**Goal of the exercise:** Extract the lines between the ones holding "attach(piece, body)" and "return piece", inclusive, exactly as written and nothing more.

+ + +

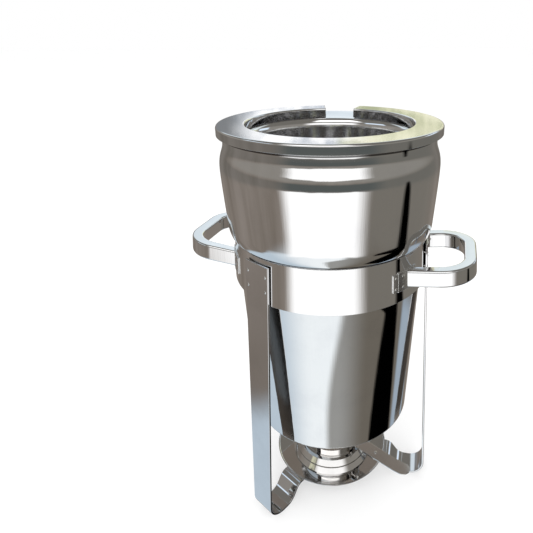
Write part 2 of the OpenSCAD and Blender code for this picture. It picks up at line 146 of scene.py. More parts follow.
def steel(name, colour, worn, gloss, streaks, ripple, shaded_creases=(), painted_shade_back=False):
    """Stainless steel: polish marks along the streaks, smears of handling and a slow ripple.
    Painted shade: a near-black line at each crease height, in the gaps between parts. A back that
    faces the station's axis is made rougher and painted dark as shade."""
    material = bpy.data.materials.new(name)
    material.use_nodes = True
    recipe = Recipe(material.node_tree)
    place = recipe.place()
    smears = recipe.rise(recipe.noise(place, 19, 4, 0.62), 0.42, 0.72)
    marks = recipe.noise(recipe.stretched(place, streaks), 1, 2, 0.55)
    waves = recipe.noise(place, 11, 1)
    height = waves * ripple + marks * 0.00002
    normal = recipe.node("ShaderNodeBump", {}, {"Strength": 1, "Distance": 1, "Height": height},
                         "Normal")
    tone = recipe.mixed(smears * 0.55 + marks * 0.3, colour, worn)
    rough = gloss + smears * 0.03 + marks * 0.025
    radius = recipe.node("ShaderNodeVectorMath", {"operation": "LENGTH"},
                         {0: recipe.stretched(place, (1, 1, 0))}, "Value")
    high = recipe.node("ShaderNodeSeparateXYZ", {}, {0: place}, "Z")
    # Painted shade: a near-black line round each crease height, on steel more than 130 mm from the
    # axis.
    for crease_shade_height in shaded_creases:
        near = recipe.node("ShaderNodeMath", {"operation": "ABSOLUTE"},
                           {0: high - crease_shade_height / 1000})
        painted_crease_shade = (1 - recipe.rise(near, 0.0008, 0.0015)) * recipe.rise(radius, 0.128, 0.13)
        tone = recipe.mixed(painted_crease_shade * 0.85, tone, (0.02, 0.018, 0.016))
    # Painted shade: the back of a strap that faces the axis is darkened above the given heights. It
    # is also made rougher.
    if painted_shade_back:
        hoop_line = hoop_at(0) / 1000 - high * tan(FLARE)
        back = (1 - recipe.rise(radius - hoop_line, 0.0018, 0.0029)) * recipe.rise(
            high, *(height / 1000 for height in BACK_SHADE_ABOVE))
        tone = recipe.mixed(back, tone, (0.2, 0.19, 0.18))
        rough = rough + back * 0.22
    shader = recipe.node("ShaderNodeBsdfPrincipled", {}, {
        "Base Color": tone, "Metallic": 1, "Roughness": rough, "Normal": normal}, "BSDF")
    recipe.node("ShaderNodeOutputMaterial", {}, {"Surface": shader})
    return material


def new_piece(name, bm, material, slot, body, *nodes, wall=0, edge=0.3, flat=False, turn=0):
    """Makes the mesh an object in metres. Sheet gets its wall inwards and small rounded edges."""
    bmesh.ops.remove_doubles(bm, verts=bm.verts, dist=MERGE)
    bmesh.ops.recalc_face_normals(bm, faces=bm.faces)
    if turn:
        bmesh.ops.rotate(bm, cent=(0, 0, 0), matrix=Matrix.Rotation(turn, 3, "Z"), verts=bm.verts)
    bmesh.ops.scale(bm, vec=(0.001,) * 3, verts=bm.verts)
    mesh = bpy.data.meshes.new(name)
    bm.to_mesh(mesh)
    bm.free()
    mesh.shade_smooth()
    mesh.set_sharp_from_angle(angle=SHARP)
    mesh.materials.append(material)
    piece = bpy.data.objects.new(name, mesh)
    bpy.context.collection.objects.link(piece)
    if wall:
        sheet = piece.modifiers.new("sheet", "SOLIDIFY")
        sheet.thickness = wall / 1000
        sheet.offset = -1
        sheet.use_even_offset = True
    if edge:
        rounding = piece.modifiers.new("rounding", "BEVEL")
        rounding.width = edge / 1000
        rounding.segments = 3
        rounding.limit_method = "ANGLE"
        rounding.angle_limit = SHARP
        rounding.harden_normals = not flat
    if flat:
        weighted = piece.modifiers.new("flat_faces", "WEIGHTED_NORMAL")
        weighted.keep_sharp = True
    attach(piece, body)
    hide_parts(*nodes)
    return piece


def outline(bm, points, bends=(), bend_steps=8):
    """A line of (distance, height) points, with the inner ones rounded to their bend radii."""
    corners = [Vector((x, 0, z)) for x, z in points]
    line = [bm.verts.new(corner) for corner in corners]
    for pair in zip(line, line[1:]):
        bm.edges.new(pair)
    for k, radius in enumerate(bends, 1):
        if radius:
            turned = (corners[k] - corners[k - 1]).angle(corners[k + 1] - corners[k])
            bmesh.ops.bevel(bm, geom=[line[k]], offset=radius * tan(turned / 2),
                            offset_type="OFFSET", segments=bend_steps, profile=0.5,
                            affect="VERTICES", material=-1)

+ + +

**Result for this exercise:**
    attach(piece, body)
    hide_parts(*nodes)
    return piece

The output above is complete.